Youth With Faces offers several programs that offer needed skills to the youth in the juvenile justice system. The most popular, understandably so, is the culinary program and this is where Nor comes in. She works with Youth With Faces Culinary Instructor, Chef Charles Plummer, to create the culinary curriculum the kids go through.

While Nor undoubtedly has her hands full running Dive Coastal Cuisine, she knew that she wanted to have an impact beyond the reach of just the restaurant. She connected with Youth With Faces after seeking out a program that gave back to the community but also incorporated her values within the food and culinary world.

Chris Quardri and Franchesca Nor

Nor knows the life and experiences these kids have had are beyond what many of us could imagine. “Some of these kids have seen things that we don’t want our kids to see” she says, “they’ve never seen things that we see all of the time that we take for granted.”

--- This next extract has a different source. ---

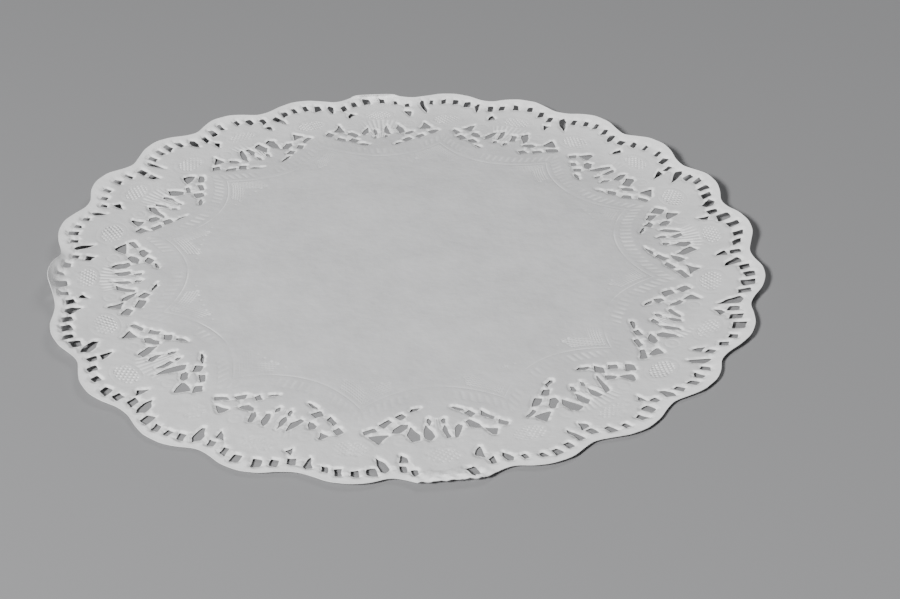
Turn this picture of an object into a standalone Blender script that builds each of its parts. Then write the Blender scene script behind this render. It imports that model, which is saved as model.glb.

That could be a life of opportunities, or something as simple as a common vegetable.

The culinary program’s intent is two-fold. “We said let’s create a culinary arts program” says Chris Quadri, CEO of Youth With Faces, “that not only teaches about nutrition and how to feed your family…but also to give them some job skills so they can enter the restaurant industry.”

Graduates from the program walk away with culinary arts training, a food safety license, real world restaurant experience, and nutritional knowledge.

The job skills are vital to breaking the cycle many in the program may find themselves in, but nutrition and healthy eating are often undervalued skills the kids are never taught or exposed to.

Nor says “I really want to get kids excited about not just eating out of a box…real food, this is what we’re meant to do.”

“I was passionate about finding a path forward for our kids and a way to remove themselves from maybe the identity of those mistakes they made.”

CHRIS QUARDRI

Creating New Identities

Being in the juvenile justice system invariably builds an identity for the kids in the system. Our society perpetuates this by reducing and defining people by their perceived past mistakes, regardless of the environment that led up to them.

On his own work with Youth With Faces, Quadri says “I was passionate about finding a path forward for our kids and a way to remove themselves from maybe the identity of those mistakes they made.”

Nor and the culinary program offer a way for the kids to redefine their identity and self-worth through learning from, rather than just simply living with, their past.

“All of us have made a mistake in our lives” she says, “we all want to learn from those mistakes…it’s our instinct to learn from those mistakes.”

Working with food also reduces people to their fundamental self – you’re no longer a ‘criminal’, you’re a human being creating and coming to the table for sustenance. Something many of these kids may have missed out on, if they happened to come from a rough or unstable family, is this fundamental and nurturing experience.

“If you like it, believe that you like it and follow that. Follow your heart, follow what excites you.”

FRANCHESCA NOR

Not About The Food

Fundamentally, it’s about providing an opportunity for a population who have been denied the basic needs many of us take for granted.

For Quadri, it’s a collective responsibility to offer these opportunities.

He says “something that we are responsible for I think as a community and organization is providing access and opportunity for our kids. Something that most of them, I’d say 99% of them have never had.”

Image: Youth With Faces

Through the culinary program, the opportunity is more than just getting kids interested and skilled-up for work. The food is just the bait. Nor just wants to give them exposure to new things and get them excited about something, anything.

“There’s a lot of other great things in this world to look at. It doesn’t have to be food” says Nor, “we want to talk about ‘Hey, like, don’t give up.’ If it’s hard, keep practicing, keep trying at it. If you like it, believe that you like it and follow that. Follow your heart, follow what excites you.”

In addition to the culinary training, Youth With Faces offers a dog training program, job skills training, and programs to build social and financial skills needed to exit the juvenile system for good.

Youth With Faces boasts a 75% post-release employment rate and less than 13% of graduates return to the juvenile justice system (the average in Texas is over 50%).